Cokie’s book is a highly personal one—chapters on her personal experiences as Sister, Aunt, Friend, Reporter, Wife, and Mother/Daughter give us an insight on her personal life.  She was a daughter of politician parents—Congressman Hale Boggs and Congresswoman Lindy Boggs;  a sister of a Princeton, NJ mayor (Barbara)  and of a successful lawyer/lobbyist (Tommy).  She was wife and eventual column co-author of journalist Steve Roberts and mother of two children.  She describes her pursuit of Steve Roberts during and following graduation from Wellesley College in 1964 when she had a goal of marriage and motherhood before she was too old (they married when she was 22 and he 23).  She describes her decisions over the years to follow Steve to New York, Greece, LA, and then Washington, D.C.  Through it all she realized she too must work to be complete and did so with gusto so that she become a the well-known and well-respected journalist.

Cokie also chose to include chapters or chapter portions about famous and not-so-famous women and how they made inroads into “men’s world jobs” of mechanic, activist, journalist, enterpriser, and politician.  She indicates she does not provide any original research about women in history.

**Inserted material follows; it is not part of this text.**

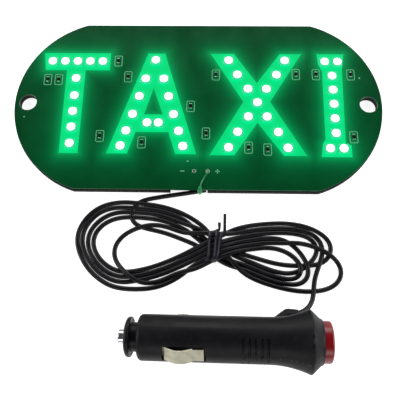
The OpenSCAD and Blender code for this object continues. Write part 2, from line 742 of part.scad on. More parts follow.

This book is Cokie’s take on that age-old question “What is woman’s place” and how she sees it.  She offers no answers to how can women have ‘balance” (she in fact suggests that’s really never going to happen).  She offers observations on how she has experienced life during the “great social movement” that propelled women more completely into life outside the home.  She chastens women with choices in their life-role for judging other women’s choices — especially when those judged really have very limited choices.

The best paragraph in the book quotes Margaret Chase Smith as she wrote in the introduction to the book “Outstanding Women Members of Congress” in answer to “Where is the proper place of women?”:  “My answer is short and simple—woman’s proper place is everywhere.  Individually it is where the particular woman is happiest and best fitted—in the home as wives and mothers; in organized civic, business, and professional groups; in industry and business, both management and labor; and in government and politics. Generally, if there is any proper place for women today it is that of alert and responsible citizens in the fullest sense of the word.”

If you were a fan of Cokie Roberts, you will enjoy this small volume, hearing Cokie’s voice again as she covers topics important to the hearts of women of all ages.  If Cokie Roberts is less known to you, read this book to get a sense of a memorable woman who brought much to the world of political journalism and to all those who knew her.